§ Data lines:
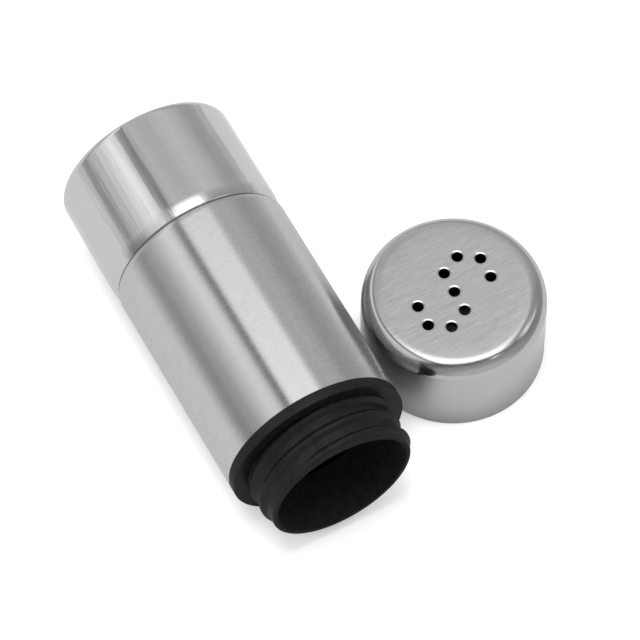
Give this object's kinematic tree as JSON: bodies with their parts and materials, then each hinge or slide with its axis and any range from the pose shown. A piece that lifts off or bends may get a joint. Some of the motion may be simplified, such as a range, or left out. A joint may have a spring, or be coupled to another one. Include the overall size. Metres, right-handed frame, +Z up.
{
  "type": "spice shaker with screw cap",
  "caption": "Round steel spice shaker: container with a black threaded neck, lying on its side, and its screw cap with pour holes standing beside it.",
  "frame": {"origin": "middle of the space that the container and its cap take up together, on the table", "axes": "+X along the container from its closed end to its mouth, +Z up"},
  "size_m": [0.1018, 0.093, 0.0453],
  "materials": {
    "polished_steel": "polished stainless steel",
    "brushed_steel": "stainless steel brushed round the body",
    "cap_steel": "stainless steel, brushed flat top and polished shoulder",
    "black_plastic": "black moulded plastic, semi-matte",
    "liner_plastic": "black moulded plastic, semi-matte",
    "seal_rubber": "soft dark seal"
  },
  "bodies": {
    "container": {"base_cup": "polished_steel", "body_sleeve": "brushed_steel", "inner_bottle": "black_plastic"},
    "seal_ring": {"cap_seal": "seal_rubber"},
    "cap": {"cap_liner": "liner_plastic", "cap_shell": "cap_steel"}
  },
  "joints": [
    {"name": "cap_lift", "type": "slide", "parent": "container", "child": "seal_ring", "axis": [0, 0, 1], "range_m": [0, 0.06]},
    {"name": "cap_turn", "type": "hinge", "parent": "seal_ring", "child": "cap", "pos_m": [0.01855, 0.02413, 0], "axis": [0, 0, 1], "range_deg": [-640, 0]}
  ]
}
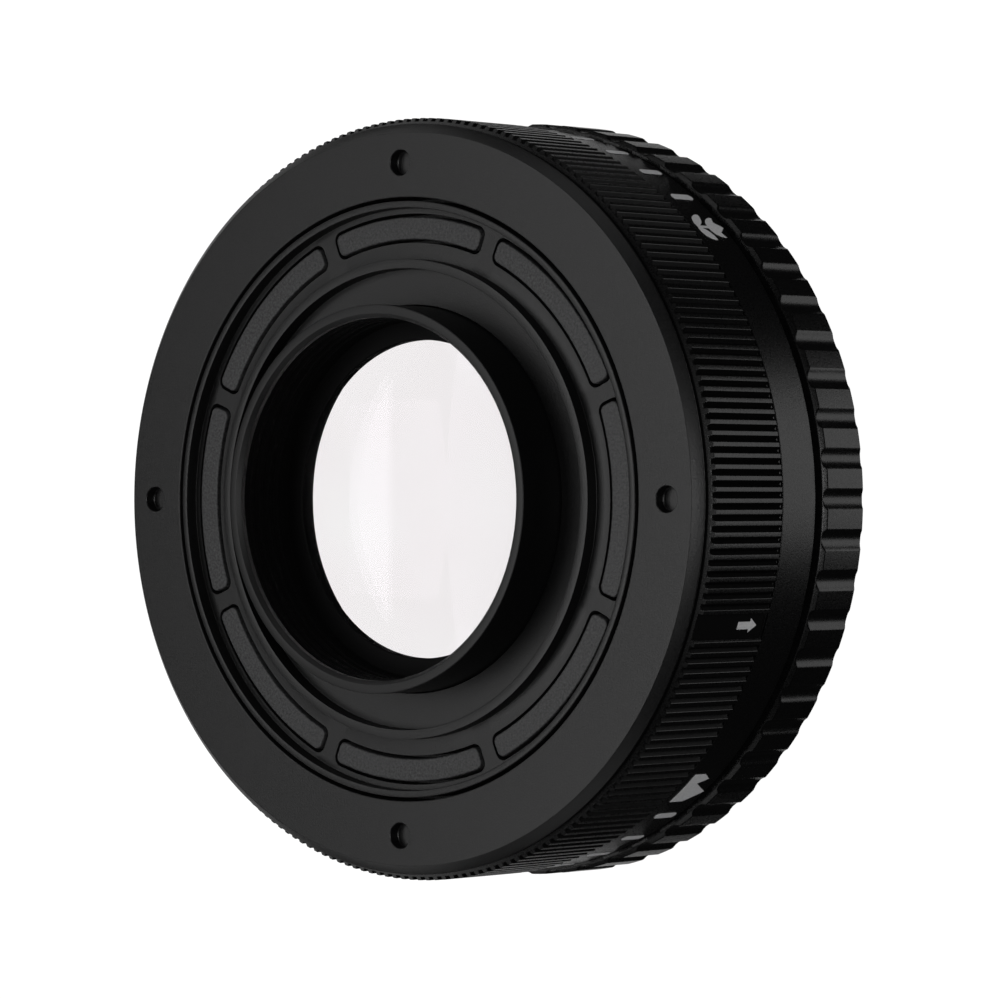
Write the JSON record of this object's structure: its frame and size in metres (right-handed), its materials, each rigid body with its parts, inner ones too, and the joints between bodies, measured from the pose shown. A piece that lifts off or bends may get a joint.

§ What this task involves:
Write out every line from the records above, word for word.

§ Task solution:
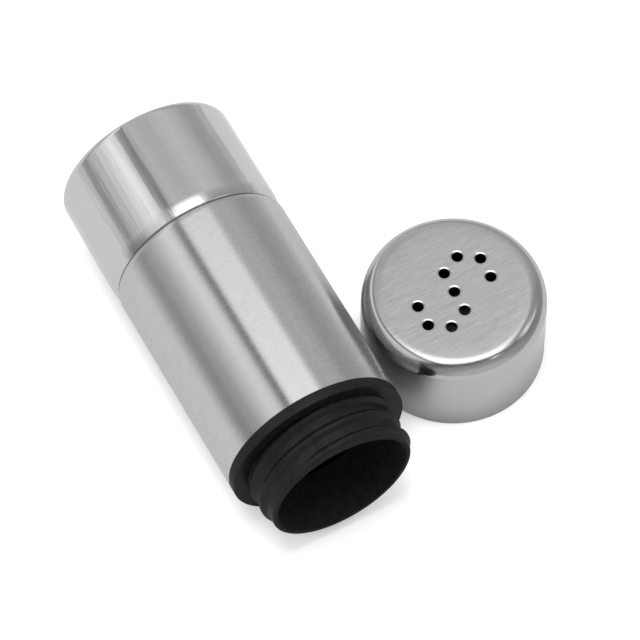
Give this object's kinematic tree as JSON: bodies with their parts and materials, then each hinge or slide with its axis and any range from the pose shown. A piece that lifts off or bends may get a joint. Some of the motion may be simplified, such as a range, or left out. A joint may have a spring, or be coupled to another one. Include the overall size. Metres, right-handed frame, +Z up.
{
  "type": "spice shaker with screw cap",
  "caption": "Round steel spice shaker: container with a black threaded neck, lying on its side, and its screw cap with pour holes standing beside it.",
  "frame": {"origin": "middle of the space that the container and its cap take up together, on the table", "axes": "+X along the container from its closed end to its mouth, +Z up"},
  "size_m": [0.1018, 0.093, 0.0453],
  "materials": {
    "polished_steel": "polished stainless steel",
    "brushed_steel": "stainless steel brushed round the body",
    "cap_steel": "stainless steel, brushed flat top and polished shoulder",
    "black_plastic": "black moulded plastic, semi-matte",
    "liner_plastic": "black moulded plastic, semi-matte",
    "seal_rubber": "soft dark seal"
  },
  "bodies": {
    "container": {"base_cup": "polished_steel", "body_sleeve": "brushed_steel", "inner_bottle": "black_plastic"},
    "seal_ring": {"cap_seal": "seal_rubber"},
    "cap": {"cap_liner": "liner_plastic", "cap_shell": "cap_steel"}
  },
  "joints": [
    {"name": "cap_lift", "type": "slide", "parent": "container", "child": "seal_ring", "axis": [0, 0, 1], "range_m": [0, 0.06]},
    {"name": "cap_turn", "type": "hinge", "parent": "seal_ring", "child": "cap", "pos_m": [0.01855, 0.02413, 0], "axis": [0, 0, 1], "range_deg": [-640, 0]}
  ]
}
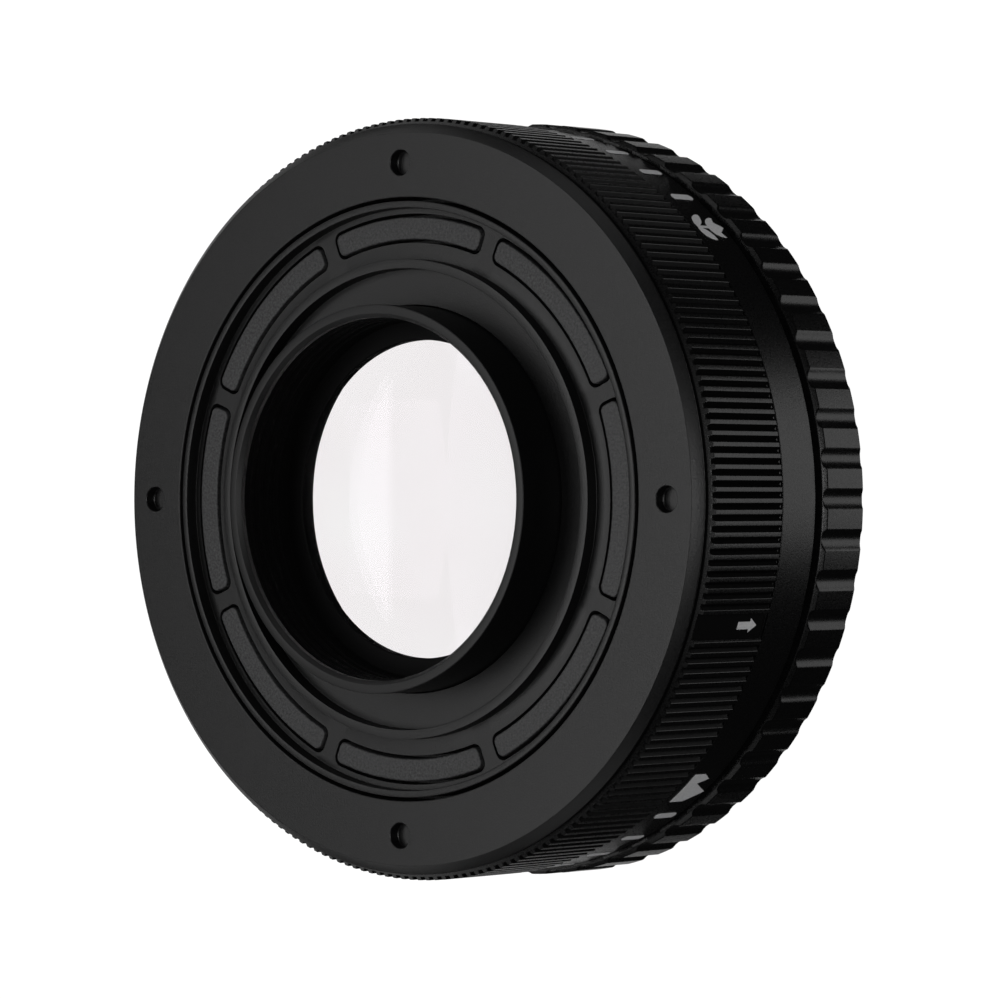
Write the JSON record of this object's structure: its frame and size in metres (right-handed), its materials, each rigid body with its parts, inner ones too, and the joints between bodies, measured from the pose shown. A piece that lifts off or bends may get a joint.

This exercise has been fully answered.